Addendum – May 28th 2012

OK, so since writing the original post three years ago, I’ve had an adventure with a VG Strat … which ended  up being replaced by a Variax 700 and a Pod X3 Live, and then a custom Variax, then briefly a Gibson Dusk Tiger, the Parker again, then an Ovation GP Ultra. Why? Because I spent ages chasing my tail to avoid having to change guitars to play acoustic songs, and I was compromising on everything just for that reason, which is ridiculous. I bought a better acoustic (a Martin OMC) and went to a non-Piezo guitar – the Ultra GP and switched the Pod X3 Live for a Zoom 9.2tt because I wanted the tubes to ‘warm up’ the Bose L1.

Anyhow, the point is that I’ve dropped the whole Piezo/modeling guitar thing, it just doesn’t sound right. So where does the Strat Plus fit in?

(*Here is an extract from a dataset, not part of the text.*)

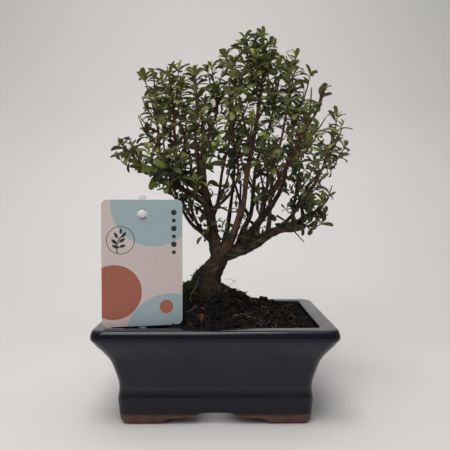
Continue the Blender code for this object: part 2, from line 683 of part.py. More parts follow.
def blade_points(root, outward, up, length, width, arch):
    """The six outline points of a leaf blade: root, two on each side, and tip."""
    side = outward.cross(up).normalized()
    (first_share, first), (second_share, second) = LEAF_OUTLINE
    middle = [root + outward * length * s - up * arch * length * s * s
              for s in (0.0, first_share, second_share, 1.0)]
    half = width / 2
    return [middle[0], middle[1] + side * half * first, middle[2] + side * half * second, middle[3],
            middle[2] - side * half * second, middle[1] - side * half * first]


def blade_object(name, points, collection):
    """A leaf blade: a thin arched sheet, thickened evenly on both sides."""
    bm = bmesh.new()
    vertices = [bm.verts.new(point) for point in points]
    for face in BLADE_FACES:
        bm.faces.new([vertices[i] for i in face])
    mesh = bpy.data.meshes.new(name)
    bm.to_mesh(mesh)
    bm.free()
    obj = bpy.data.objects.new(name, mesh)
    collection.objects.link(obj)
    solid = obj.modifiers.new("thickness", "SOLIDIFY")
    solid.thickness = LEAF_THICKNESS * MM
    solid.offset = 0.0
    solid.use_even_offset = True
    return obj


def blade_tree(points, up, clearance):
    """A tree of a blade swollen by a clearance, without its root, to test what it would touch."""
    centre = sum(points, Vector()) / len(points)
    grown = [point + (point - centre).normalized() * clearance for point in points]
    grown[0] = points[0].lerp(centre, 0.22)
    lift = up * (LEAF_THICKNESS / 2 * MM + clearance)
    vertices = [point + lift for point in grown] + [point - lift for point in grown]
    count = len(points)
    faces = [face for face in BLADE_FACES] + [tuple(i + count for i in face) for face in BLADE_FACES]
    faces += [(i, (i + 1) % count, (i + 1) % count + count, i + count) for i in range(count)]
    return tree_of(vertices, faces)


def box_of(points, margin):
    low = Vector([min(p[k] for p in points) - margin for k in range(3)])
    high = Vector([max(p[k] for p in points) + margin for k in range(3)])
    return low, high


def boxes_meet(a, b):
    return all(a[0][k] <= b[1][k] and b[0][k] <= a[1][k] for k in range(3))


def is_clear(tree, bounds, obstacles):
    return not any(boxes_meet(bounds, other_bounds) and tree.overlap(other)
                   for other, other_bounds in obstacles)


def lay_out_stems(wood_tree):
    """Centre points for every shoot's stem, each moved a little until it is clear of the rest."""
    random_tip = random.Random(LEAF_SEED)
    stems, obstacles = [], []
    for name, share, tip_mm, _ in SHOOTS:
        route = WOOD[name]
        for attempt in range(STEM_TRIES):
            reach = 0.5 * attempt
            shift = Vector([random_tip.uniform(-reach, reach) for _ in range(3)])
            tip = tree_vector(Vector(tip_mm) + (shift if attempt else Vector()))
            seat, normal = shoot_seat(route, share, tip, wood_tree)
            points = shoot_stem(seat, normal, tip)
            test_points = [points[0].lerp(points[1], 0.9)] + points[1:]
            tree = round_tube_tree(test_points, stem_radii(len(test_points), STEM_ROOM))
            bounds = box_of(points, 1.5 * MM)
            if not tree.overlap(wood_tree) and is_clear(tree, bounds, obstacles):
                break
        else:
            raise RuntimeError(f"no clear way for the shoot on {name} at {share}")
        stems.append(points)
        obstacles.append((tree, bounds))
    return stems, obstacles


def place_leaves(stem, count, stem_obstacles, own_obstacle, leaf_obstacles, wood_tree, dice):
    """Blades in a golden-angle spiral up a stem, each turned until it touches nothing else."""
    blades = []
    first_turn = dice.uniform(0.0, 2 * math.pi)
    for i in range(count):
        share = FIRST_LEAF + (1.0 - FIRST_LEAF) * i / (count - 1)
        root, direction = point_along(stem, min(share, 0.985))
        length = dice.uniform(*LEAF_LENGTH) * (1.0 - TIP_SHRINK * share) * MM
        width = length * LEAF_WIDTH_SHARE * dice.uniform(0.9, 1.12)
        arch = LEAF_ARCH * dice.uniform(0.4, 1.3)
        is_tip = i == count - 1
        base_pitch = TIP_LEAF_PITCH if is_tip else LEAF_PITCH[0] + (LEAF_PITCH[1] - LEAF_PITCH[0]) * share
        for turn, pitch, size in LEAF_TRIES:
            angle = first_turn + i * GOLDEN_TURN + math.radians(turn)
            lean = math.radians(base_pitch + pitch)
            u = any_perpendicular(direction)
            side = u * math.cos(angle) + direction.cross(u) * math.sin(angle)
            outward = (direction * math.cos(lean) + side * math.sin(lean)).normalized()
            up = (direction - outward * direction.dot(outward)).normalized()
            points = blade_points(root, outward, up, length * size, width * size, arch)
            if max(abs(point.y) for point in points) > CROWN_HALF_DEPTH * MM:
                continue
            tree = blade_tree(points, up, LEAF_ROOM * MM)
            bounds = box_of(points, 1.0 * MM)
            others = [entry for entry in stem_obstacles if entry is not own_obstacle]
            if tree.overlap(wood_tree) or not is_clear(tree, bounds, others):
                continue
            if is_clear(tree, bounds, leaf_obstacles):
                blades.append(points)
                leaf_obstacles.append((tree, bounds))
                break
    return blades


def build_shoots(parts, wood):
    """One node for each leafy shoot: a stem with its leaves fused to it."""
    wood_tree = object_tree(wood)
    stems, stem_obstacles = lay_out_stems(wood_tree)
    dice = random.Random(LEAF_SEED + 1)
    leaf_obstacles = []
    for number, (stem, shoot) in enumerate(zip(stems, SHOOTS), 1):
        blades = place_leaves(stem, shoot[3], stem_obstacles, stem_obstacles[number - 1], leaf_obstacles,
                              wood_tree, dice)
        radii = stem_radii(len(stem))
        route = [(*(point / MM), radius / MM) for point, radius in zip(stem, radii)]
        obj = tube(f"shoot_{number:02d}", route, STEM_SIDES, parts)
        obj.data.materials.append(finish_material("green_leaf"))
        leaves = new_collection("leaves")
        for i, points in enumerate(blades):
            blade_object(f"leaf_{i}", points, leaves)
        bpy.context.view_layer.update()
        fuse(obj, leaves)


def centre_outline(parts, cutters):
    """Moves everything along X and Y so that the part's outline is centred on the origin."""
    bpy.context.view_layer.update()
    corners = [obj.matrix_world @ Vector(corner) for obj in parts.objects for corner in obj.bound_box]
    low, high = box_of(corners, 0.0)
    shift = Matrix.Translation(Vector((-(low.x + high.x) / 2, -(low.y + high.y) / 2, 0.0)))
    for obj in [*parts.objects, *cutters.objects]:
        obj.matrix_world = shift @ obj.matrix_world


def main():
    clear_scene()
    parts = new_collection("cotoneaster_bonsai")
    cutters = new_collection("cutters")
    build_pot(parts, cutters)
    build_drain_screens(parts)
    wood = build_wood(parts)
    build_soil(parts, cutters)
    build_label_card(parts)
    build_label_stake(parts)
    build_shoots(parts, wood)
    centre_outline(parts, cutters)


main()
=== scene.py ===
"""Cotoneaster bonsai in a glazed pot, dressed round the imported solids.

The file is laid out as a Blender add-on and run as a script. Blender works in metres here. Sizes,
routes and profiles below are in millimetres, the pot's and the label's from the middle of the pot,
the tree's from TREE_FOOT. Each piece's origin is the middle of the pot, or of the card, so its
finish is laid out in the piece's own millimetres.
"""

import json
import random
from math import cos, exp, hypot, pi, radians, sin

import bmesh
import bpy
import numpy as np
from mathutils import Matrix, Vector, noise
from numpy.linalg import norm

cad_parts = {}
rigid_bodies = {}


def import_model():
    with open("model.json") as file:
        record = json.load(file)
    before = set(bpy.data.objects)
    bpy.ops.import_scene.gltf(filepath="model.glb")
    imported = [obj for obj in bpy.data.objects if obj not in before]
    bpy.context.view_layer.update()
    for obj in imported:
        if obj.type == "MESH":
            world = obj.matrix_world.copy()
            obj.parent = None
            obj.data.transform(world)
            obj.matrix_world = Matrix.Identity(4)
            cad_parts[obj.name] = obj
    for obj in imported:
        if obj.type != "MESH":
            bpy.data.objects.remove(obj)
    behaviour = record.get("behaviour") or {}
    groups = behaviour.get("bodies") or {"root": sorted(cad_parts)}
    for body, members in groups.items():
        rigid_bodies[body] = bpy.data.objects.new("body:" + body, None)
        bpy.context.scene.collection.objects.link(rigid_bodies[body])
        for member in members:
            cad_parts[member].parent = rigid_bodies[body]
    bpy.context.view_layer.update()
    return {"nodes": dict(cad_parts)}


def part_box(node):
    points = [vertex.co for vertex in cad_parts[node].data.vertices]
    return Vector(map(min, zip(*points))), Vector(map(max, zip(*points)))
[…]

Although I love the GP Ultra, it has three design problems – firstly it’s heavy (not much to be done about that) second it has a wrap around bridge, which I’ve never liked, and third it has regular tuning keys, not locking Sperzels. I almost bit the bullet and took a drill to the GP .. which would slaughter it’s value. Instead, I got the Strat plus out. It has the Sperzels, it’s light, it has the roller nut (not everyone’s taste, but it avoids my usual Strat problem of the high E jumping out of the nut). The lace sensors though .. too weedy.

Of course with a Strat, you can do a whole electronics transplant really easily. Looking around, I found the Seymour Duncan Everything Axe pickguard replacement, with all humbuckers. That should do the trick. I also ordered some Graphtec saddles – the trem is already blocked.

Hopefully it won’t be another three years before I post on this again!